Wealth manager to release quarterly results. This afternoon, Gluskin Sheff (GS) will publish its fourth-quarter earnings report for the three months ending June 30. The firm’s previous set of results marked an intermediate peak for the stock, as shares slid 17 per cent in the two weeks following the release of the Q3 figures. In early June, the wealth manager announced its plan to acquire Blair Franklin Asset Management, which specializes in fixed income, for $15 million in cash and 1.9 million shares (which were valued at roughly $57 million at that time). This transaction was closed at the beginning of August. Investors responded favourably to the announcement of the deal, sending shares six per cent higher that day.

Daily Dispatches

The U.S. Federal Reserve’s Janet Yellen and her colleagues made waves on Wednesday with a new statement and set of projections for market participants to digest. The statement was considered to be moderately dovish, as retained two of the elements that showed a change in policy isn’t coming any time soon: the references to “considerable” time between the end of the central bank’s bond-buying program and the first rate hike, and the “significant” underutilization of labour resources, which indicates that there’s still a lot of slack. However, FOMC members’ projections for the future path of the federal funds rate (commonly known as the dot plot) was incrementally hawkish relative to the previous set released in June. More monetary policy-makers now see the first rate hike coming in 2015, and the average dot for the policy rate at year-end 2015 and 2016 edged higher. During the press conference, Janet Yellen stressed that there is no mechanical, formulaic definition of “considerable time” and downplayed the importance of the dot plot. At the end of the day, U.S. stocks were up (with the Dow Jones closing at an all-time high), bond yields rose, and the greenback went on a tear.
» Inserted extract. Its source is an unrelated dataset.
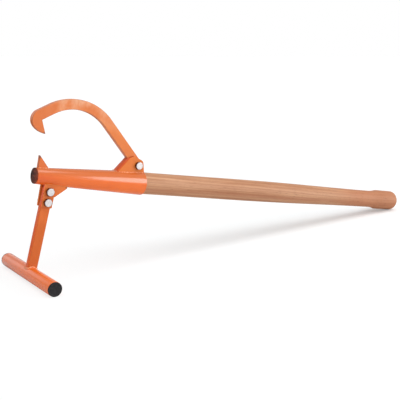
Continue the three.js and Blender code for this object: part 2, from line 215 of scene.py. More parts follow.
def turned_about_y(points, angle):
    """Points turned about the y axis: x takes cos and sin of x and z, z takes -sin and cos."""
    x, y, z = points[..., 0], points[..., 1], points[..., 2]
    across, up = math.cos(angle), math.sin(angle)
    return np.stack([x * across + z * up, y, z * across - x * up], axis=-1)


def from_tool(points):
    """Points of the tool's frame, in the frame of the solids."""
    return turned_about_y(points, tool_tilt) + tool_origin


def from_leg(points):
    """Points of the leg's frame, whose z runs up the leg and whose origin is on the tube's axis."""
    return from_tool(turned_about_y(points, LEG_LEAN) + np.array([LEG_ROOT, 0, 0]))


def tube_radius(station):
    """The tube's outside radius at a station, which grows evenly from its front to its rear."""
    return TUBE_FRONT + (TUBE_REAR - TUBE_FRONT) * station / TUBE_LENGTH


def camera():
    """A perspective camera at the photograph's place, turned by yaw, pitch and roll."""
    yaw, pitch, roll = (math.radians(a) for a in (CAMERA_YAW, CAMERA_PITCH, CAMERA_ROLL))
    ahead = Vector((
        math.sin(yaw) * math.cos(pitch),
        math.cos(yaw) * math.cos(pitch),
        -math.sin(pitch),
    ))
    level = Vector((math.cos(yaw), -math.sin(yaw), 0))
    upright = level.cross(ahead)
    right = level * math.cos(roll) + upright * math.sin(roll)
    up = upright * math.cos(roll) - level * math.sin(roll)
    data = bpy.data.cameras.new("camera")
    data.lens = CAMERA_LENS
    data.sensor_width = SENSOR
    data.clip_start = 0.05
    data.clip_end = 200
    made = bpy.data.objects.new("camera", data)
    turn = Matrix((right, up, -ahead)).transposed()
    made.matrix_world = Matrix.Translation(CAMERA_PLACE) @ turn.to_4x4()
    bpy.context.scene.collection.objects.link(made)
    bpy.context.scene.camera = made


camera()


class Wire:
    """A socket that can be used in sums: each operator adds a Math node behind it."""

    def __init__(self, paint, socket):
        self.paint = paint
        self.socket = socket

    def _math(self, operation, *values):
        return self.paint.node("ShaderNodeMath", {"operation": operation}, dict(enumerate(values)))

    def __add__(self, other):
        return self._math("ADD", self, other)

    def __radd__(self, other):
        return self._math("ADD", other, self)

    def __sub__(self, other):
        return self._math("SUBTRACT", self, other)

    def __rsub__(self, other):
        return self._math("SUBTRACT", other, self)

    def __mul__(self, other):
        return self._math("MULTIPLY", self, other)

    def __rmul__(self, other):
        return self._math("MULTIPLY", other, self)

    def __truediv__(self, other):
        return self._math("DIVIDE", self, other)

    def __rtruediv__(self, other):
        return self._math("DIVIDE", other, self)

    def __pow__(self, other):
        return self._math("POWER", self, other)

    def __rpow__(self, other):
        return self._math("POWER", other, self)

    def step(self, low, high):
        """0 below low, 1 above high and a smooth rise between them."""
        settings = {"interpolation_type": "SMOOTHSTEP"}
        return self.paint.node("ShaderNodeMapRange", settings, {0: self, 1: low, 2: high})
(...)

The poor performance of China’s real estate market will continue to raise questions about whether policy-makers can engineer a soft landing. Citing data from the National Bureau of Statistics, Xinhua reports that in August, new home prices fell in 68 out of 70 cities surveyed on a monthly basis, with existing home prices declining in 67 of 70 cities relative to July. This marks the fourth consecutive month of price declines. On an annual basis, resale prices were down in roughly half of all cities surveyed.
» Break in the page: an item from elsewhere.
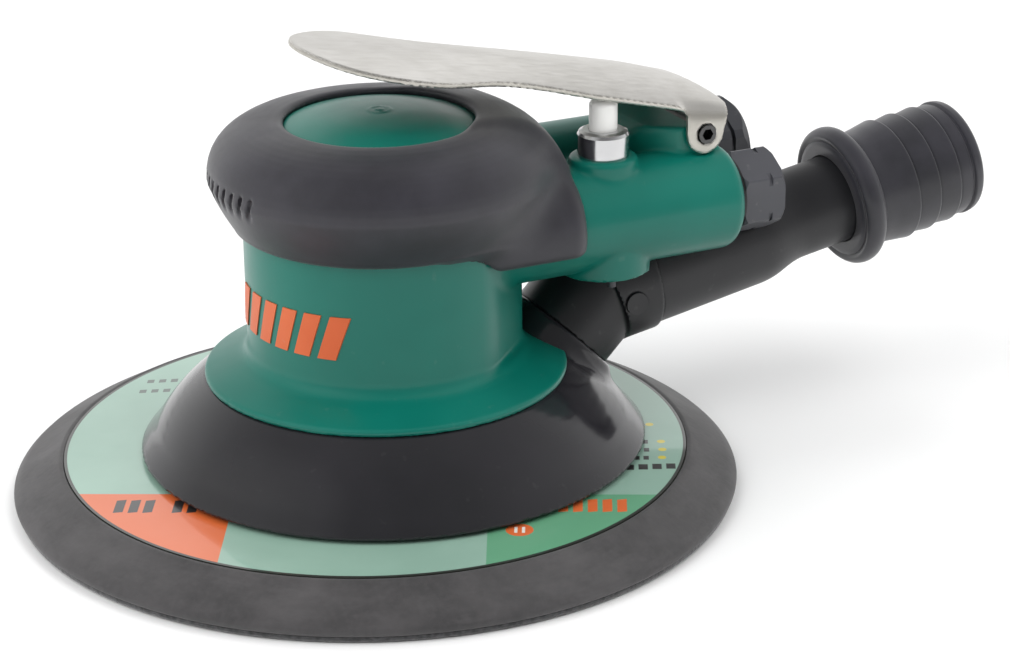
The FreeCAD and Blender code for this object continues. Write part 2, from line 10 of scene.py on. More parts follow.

Japanese exports dropped by 1.3 per cent year-over-year in August. However, this was a smaller decline than economists were expecting. In addition, the decline in exports was fuelled by a drop-off in shipments to the United States. Considering that the American economy is starting to pick up steam, this part of the reading may be an anomaly.
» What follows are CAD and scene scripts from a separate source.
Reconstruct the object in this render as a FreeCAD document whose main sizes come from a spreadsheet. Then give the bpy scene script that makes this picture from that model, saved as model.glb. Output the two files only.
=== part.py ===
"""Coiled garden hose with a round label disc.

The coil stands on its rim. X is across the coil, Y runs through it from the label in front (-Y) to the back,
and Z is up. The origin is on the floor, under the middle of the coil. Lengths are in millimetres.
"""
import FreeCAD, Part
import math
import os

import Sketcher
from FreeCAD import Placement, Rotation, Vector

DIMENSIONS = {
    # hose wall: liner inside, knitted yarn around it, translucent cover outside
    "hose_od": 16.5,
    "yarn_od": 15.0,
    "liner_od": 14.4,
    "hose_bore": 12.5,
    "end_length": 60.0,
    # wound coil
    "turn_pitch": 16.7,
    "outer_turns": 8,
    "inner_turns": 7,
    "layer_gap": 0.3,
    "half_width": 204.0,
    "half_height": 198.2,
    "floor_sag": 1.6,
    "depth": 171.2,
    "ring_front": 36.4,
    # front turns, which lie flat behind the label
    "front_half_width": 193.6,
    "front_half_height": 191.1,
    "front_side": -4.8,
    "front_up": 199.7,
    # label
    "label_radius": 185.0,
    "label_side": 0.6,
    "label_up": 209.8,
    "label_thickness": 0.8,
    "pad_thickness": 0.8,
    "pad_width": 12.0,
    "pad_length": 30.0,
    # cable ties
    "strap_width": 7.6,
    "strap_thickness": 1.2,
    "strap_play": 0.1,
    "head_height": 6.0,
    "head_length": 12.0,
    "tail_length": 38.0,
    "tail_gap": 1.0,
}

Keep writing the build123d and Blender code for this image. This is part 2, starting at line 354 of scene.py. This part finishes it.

Today, residents of Scotland head to the polls to vote on whether they want independence from Britain. The pre-election polls show that the No side, which supports unity, has a slim lead. Voting should be done by the time the Eastern time zone ends its work day, but the results may not be official until 2:00 a.m. (EDT). “Essentially, a Yes vote is likely to weigh heavily on the sterling and equities. A No vote should result in a relief rally and is likely to be positive for the sterling and equities,” writes IG market strategist Stan Shamu. “However, even if we get a No vote, I feel the recovery will be capped by the fact this whole situation is likely to give rise to further structural issues in the not-too-distant future.”